Here is a trailer from a 1985 documentary I also recommend, “Mississippi Triangle.”
The full documentary is also available online.
Details about the behind-the-scenes challenges of making this film in Greenville, Mississippi—especially when discussing Chinese and Black history in the region—got cut from my original story. So, I am also including those here:
Forty years ago, the release of a 1985 documentary, “Mississippi Triangle,” captured the local Black, Chinese and white racial dynamics in the region. In a 1987 Cineaste interview, filmmaker Christine Choy explained how they used three separate film crews—Chinese, Black and white—to gain access in Greenville. The Chinese community, for example, welcomed a film crew of Asian women into its churches and Mah Jong parties. “But there was one exception,” Choy explained. “They refused to take us to the Black-Chinese areas. No one wanted us to talk to the Black-Chinese woman who became a major character in the film.”
That woman, Arlee Hen, would grant interviews to a handful of researchers, historians, and filmmakers before her death.
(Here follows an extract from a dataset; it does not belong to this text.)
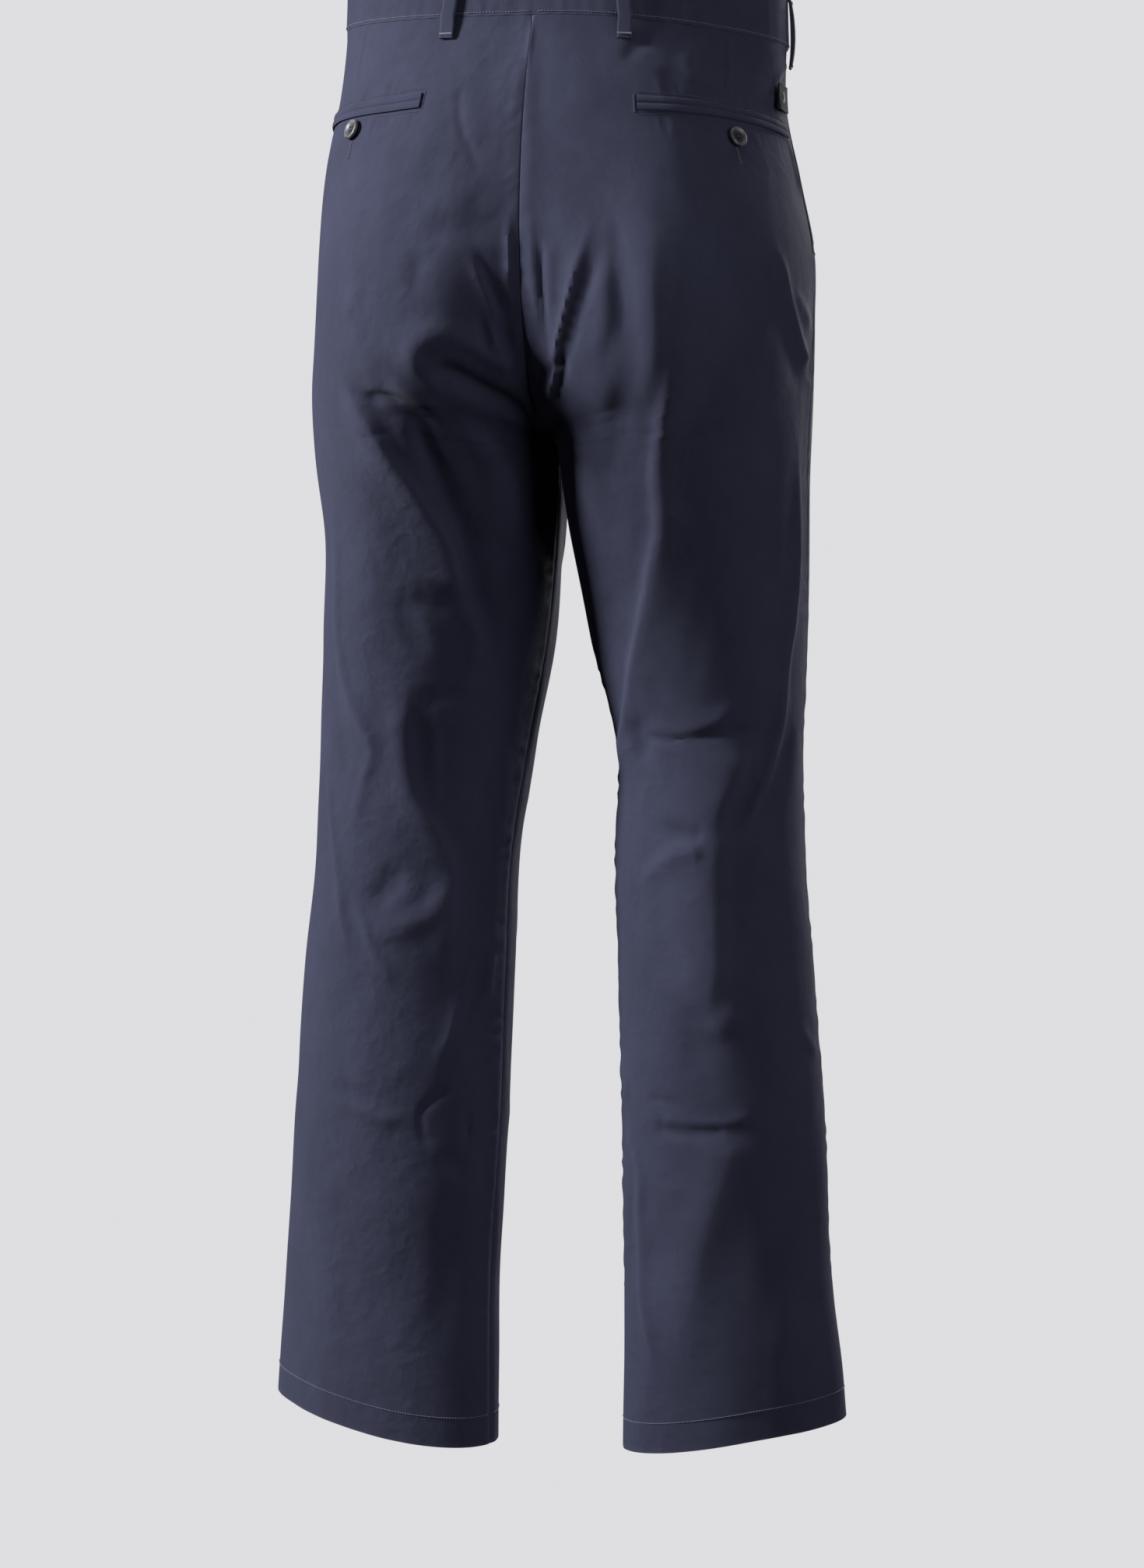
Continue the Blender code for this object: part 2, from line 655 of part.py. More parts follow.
def make_button(name, surface, place, radius, lift):
    """A four-hole button that stands on the cloth at a place, facing out."""
    profile = button_profile(radius)
    form = bmesh.new()
    rings = []
    for distance, height in profile:
        if distance == 0.0:
            rings.append([form.verts.new((0.0, 0.0, height))])
            continue
        turns = [2.0 * math.pi * step / BUTTON_SEGMENTS for step in range(BUTTON_SEGMENTS)]
        ring = [(distance * math.cos(a), distance * math.sin(a), height) for a in turns]
        rings.append([form.verts.new(point) for point in ring])
    for lower, upper in zip(rings[:-1], rings[1:]):
        for step in range(BUTTON_SEGMENTS):
            after = (step + 1) % BUTTON_SEGMENTS
            corners = [lower[step % len(lower)], lower[after % len(lower)]]
            corners += [upper[after % len(upper)], upper[step % len(upper)]]
            form.faces.new(list(dict.fromkeys(corners)))
    bmesh.ops.recalc_face_normals(form, faces=form.faces)
    mesh = bpy.data.meshes.new(name)
    form.to_mesh(mesh)
    form.free()
    button = add_object(name, mesh, HORN)
    for number in range(4):
        angle = math.pi / 4.0 + number * math.pi / 2.0
        pierce(button, angle, number)
    point, sideways, down, out = surface.frame(*place)
    spot = point + out * lift
    columns = (sideways, -down, out)
    matrix = [[float(column[row]) for column in columns] + [float(spot[row])] for row in range(3)]
    button.matrix_world = matrix_of(matrix)


def pierce(button, angle, number):
    """One thread hole, cut through a button."""
    form = bmesh.new()
    bmesh.ops.create_cone(
        form,
        cap_ends=True,
        segments=HOLE_SEGMENTS,
        radius1=BUTTON_HOLE_RADIUS,
        radius2=BUTTON_HOLE_RADIUS,
        depth=4.0 * BUTTON_THICK,
    )
    spread = BUTTON_HOLE_SPREAD
    place = (spread * math.cos(angle), spread * math.sin(angle), 0.0)
    bmesh.ops.translate(form, verts=form.verts, vec=place)
    mesh = bpy.data.meshes.new("{}_hole_{}".format(button.name, number))
    form.to_mesh(mesh)
    form.free()
    cutter = bpy.data.objects.new(mesh.name, mesh)
    bpy.context.scene.collection.objects.link(cutter)
    cutter.hide_render = True
    cutter.display_type = "WIRE"
    cutter.parent = button
    cut = button.modifiers.new("hole_{}".format(number), "BOOLEAN")
    cut.operation = "DIFFERENCE"
    cut.object = cutter


def matrix_of(rows):
    """A 4 x 4 matrix from three rows of rotation and place."""
    return tuple(zip(*[*rows, [0.0, 0.0, 0.0, 1.0]]))


def clear_scene():
    """Removes whatever the scene holds."""
    for old in list(bpy.data.objects):
        bpy.data.objects.remove(old, do_unlink=True)


def main():
    """Makes every piece of the trousers."""
    clear_scene()
    halves = {side: HalfSurface(side) for side in (LEFT, RIGHT)}
    for side, surface in halves.items():
        make_panels(surface)
        make_facing(surface)
        make_hem(surface)
        make_welt(surface, BACK_WELTS[side])
        name = "back_button_" + SIDE_NAMES[side]
        make_button(name, surface, POCKET_BUTTONS[side], POCKET_BUTTON_RADIUS, BUTTON_LIFT)
    make_waistband(halves)
    band_front = BAND_PROUD + BAND_WALL + LAID_UNDER_GAP + BUTTON_LIFT
    make_button("waist_button", halves[RIGHT], WAIST_BUTTON, WAIST_BUTTON_RADIUS, band_front)
    for place in LOOPS:
        make_loop(halves[place.side], place)
    make_fly(halves)
    make_label(halves[RIGHT])


if __name__ == "__main__":
    main()
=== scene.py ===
"""Men's navy cotton chinos, filled out as if worn, with the waist and both hems open.

Metres, +Z up; the front faces -Y and the wearer's left is +X. A place on one half of the garment is
(across, drop): across runs from -1 at the front seam through 0 at the outseam to +1 at the back seam,
and drop is the distance below the waist seam, measured down the outseam.
"""

import logging
import math
from dataclasses import dataclass, field
from enum import Enum
from typing import Callable, Sequence, Union

import bmesh
import bpy
import numpy as np
from mathutils import Euler, Matrix, Vector

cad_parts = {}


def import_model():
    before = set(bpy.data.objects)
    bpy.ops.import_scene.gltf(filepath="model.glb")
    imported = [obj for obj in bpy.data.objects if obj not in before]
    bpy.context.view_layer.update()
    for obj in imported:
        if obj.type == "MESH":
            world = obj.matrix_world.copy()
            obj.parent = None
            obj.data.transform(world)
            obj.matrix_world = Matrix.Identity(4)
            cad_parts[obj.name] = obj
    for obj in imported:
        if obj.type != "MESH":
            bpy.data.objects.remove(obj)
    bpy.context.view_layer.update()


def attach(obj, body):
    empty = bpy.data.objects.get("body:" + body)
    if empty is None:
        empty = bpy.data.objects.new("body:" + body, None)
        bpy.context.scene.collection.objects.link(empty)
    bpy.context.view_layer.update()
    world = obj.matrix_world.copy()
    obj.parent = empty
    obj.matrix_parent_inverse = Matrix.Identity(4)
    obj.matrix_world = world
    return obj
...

Born in 1893, Arlee was also one of the children of Wong On and Emma Sing—the Greenville family I wrote about for Smithsonian.
During production, Choy’s film crew announced they were leaving town. Then they snuck back into Greenville, hid their car in an alley, and spent two days filming inside of Arlee’s home. She had married a Chinese man, J.S. Hen, who died in 1980 and was granted burial in Greenville’s Chinese Cemetery, a controversial decision, according to Ted Shepherd, a white pastor who conducted his funeral services and wrote about it in his book, The Chinese of Greenville. J.S. Hen requested that six Greenville police officers serve as his pallbearers, instead of local Chinese men, who he believed would have been ashamed—since he had married a Black and Chinese woman.
Arlee passed away in 1985, before the documentary was finished. Her recorded voice provides a haunting coda: “I couldn’t be buried in a Chinese cemetery,” she said. “And I couldn’t be buried in a Black cemetery.”